Heavy rains cause Sonoma Valley wastewater overflows

Sonoma County Water Agency, SONOMA COUNTY GAZETTE

Heavy rainfall from a large atmospheric river resulted in several wastewater overflows within the Sonoma Valley County Sanitation District (District). Nearly 2 inches of rain was measured during a 24-hour period ending Tuesday at 9 a.m. at the Sonoma Valley wastewater treatment plant. Other areas of the valley reported 3 inches of rain overnight.

Wastewater maintenance and work crews, including biologists, responded to nine separate sanitary sewer overflows (SSOs) starting at 2:30 a.m. Tuesday. Sanitation District staff are working to minimize the flows as much as possible, evaluate any impacts to public and environmental health, and will continue to monitor the collection systems.  The State Office of Emergency Services and California Department of Fish & Wildlife were notified.

The majority of the SSOs occurred in the Boyes Hot Springs and Fetters Hot Springs areas, with two overflows in Eldridge. Several of the overflows resulted in wastewater flowing into Sonoma Creek. One reported SSO at the Sonoma Charter School and Flowery Elementary School campus was determined to be a private overflow resulting from a failure of the collection system on school district property. Total volume of the overflows will be calculated at the end of the storm event.

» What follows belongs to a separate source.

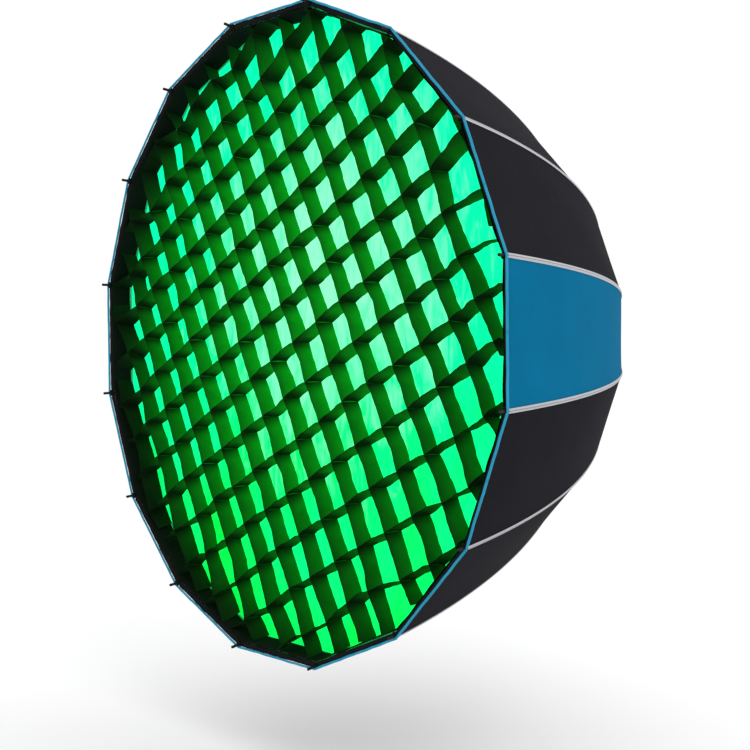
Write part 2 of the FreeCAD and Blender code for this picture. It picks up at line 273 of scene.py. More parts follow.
def fadeFrom(tree, centre, start, end, low):
    # 1 near a point of the front, falling to low between two distances from it
    split = tree.nodes.new("ShaderNodeSeparateXYZ")
    tree.links.new(coordinates(tree, "Object"), split.inputs[0])
    x = mathNode(tree, "SUBTRACT", split.outputs["X"], centre[0])
    z = mathNode(tree, "SUBTRACT", split.outputs["Z"], centre[1])
    away = mathNode(tree, "SQRT", mathNode(tree, "ADD", mathNode(tree, "MULTIPLY", x, x), mathNode(tree, "MULTIPLY", z, z)))
    return rangeNode(tree, away, start, end, 1.0, low)


def rangeNode(tree, value, start, end, low, high):
    node = addNode(tree, "ShaderNodeMapRange", interpolation_type="SMOOTHSTEP", clamp=True)
    for socket, setting in (("From Min", start), ("From Max", end), ("To Min", low), ("To Max", high)):
        node.inputs[socket].default_value = setting
    tree.links.new(value, node.inputs["Value"])
    return node.outputs["Result"]


def gridWallCloth(name, shadeStart, shadeEnd, level):
    # black strip with the diffuser's green light painted on as a glow of its own and a faint green tint in its base
    # colour: brightest by the diffuser, with painted shade in the cell's upper corner
    # UV x counts cells along the strip, UV y runs from its front edge to its back edge
    material, tree, shader = newMaterial(name)
    split = tree.nodes.new("ShaderNodeSeparateXYZ")
    tree.links.new(coordinates(tree, "UV"), split.inputs[0])
    part = mathNode(tree, "FRACT", split.outputs["X"])
    depth = split.outputs["Y"]
    threads = weaveHeight(tree, coordinates(tree, "UV", (0.077, 0.042, 1)), 0.0014)
    mottled = noiseNode(tree, coordinates(tree, "Object"), 26.0, 4.0, 0.6, 0.5)
    wander = mathNode(tree, "ADD", part, mathNode(tree, "MULTIPLY", mathNode(tree, "SUBTRACT", mottled, 0.5), 0.25))
    wander = mathNode(tree, "SUBTRACT", wander, mathNode(tree, "MULTIPLY", depth, 0.10 if shadeEnd > shadeStart else -0.10))
    # painted shade in the cell's upper corner
    corner = rangeNode(tree, wander, shadeStart, shadeEnd, 1.0, 1.0 - wallPaintedGlow["shade"])
    # painted light, brighter from the front edge towards the back edge by the diffuser
    rise = mathNode(tree, "POWER", depth, 0.8)
    light = mathNode(tree, "ADD", mathNode(tree, "MULTIPLY", rise, wallPaintedGlow["back"] - wallPaintedGlow["front"]), wallPaintedGlow["front"])
    light = mathNode(tree, "MULTIPLY", light, corner)
    # painted light fading away from the middle of the front, and again towards the rim
    fade = fadeFrom(tree, wallPaintedGlow["centre"], 0.12, 0.64, 1.0 - wallPaintedGlow["far"])
    light = mathNode(tree, "MULTIPLY", light, fade)
    fade = fadeFrom(tree, (wallPaintedGlow["rimCentre"], 0.0), 0.49, 0.615, 1.0 - wallPaintedGlow["rim"])
    light = mathNode(tree, "MULTIPLY", light, fade)
    light = mathNode(tree, "MULTIPLY", light, mathNode(tree, "ADD", mathNode(tree, "MULTIPLY", mottled, 0.7), 0.65))
    tree.links.new(mathNode(tree, "MULTIPLY", light, level), shader.inputs["Emission Strength"])
    # the painted glow is green
    shader.inputs["Emission Color"].default_value = (0.0, 1.0, 0.02, 1)
    tone = mathNode(tree, "ADD", mathNode(tree, "MULTIPLY", threads, 0.4), mathNode(tree, "MULTIPLY", mottled, 0.6))
    # the faint green in this black cloth's base colour is painted light
    tree.links.new(rampNode(tree, tone, ((0.3, (0.002, 0.006, 0.002)), (0.7, (0.005, 0.014, 0.005)))), shader.inputs["Base Color"])
    shader.inputs["Roughness"].default_value = 0.95
    shader.inputs["Specular IOR Level"].default_value = 0.03
    bumpNode(tree, shader, threads, 0.4, 0.0004)
    return material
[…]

During heavy rain events the District’s wastewater collection system can become overloaded due to inflow and infiltration of rainwater and groundwater into sewer mains. The District is currently implementing a multi-year sewer main replacement project. Another contributing factor to SSOs, which is being addressed by the District, is leaky private sewer laterals and illegal connections of roof downspouts, yard drains, sump pumps and other non-sewer discharges into the sewer system that can greatly increase the amount of wastewater entering the system during storms. The SVSCD Board recently approved an ordinance that will require older laterals to be inspected and repaired, if necessary.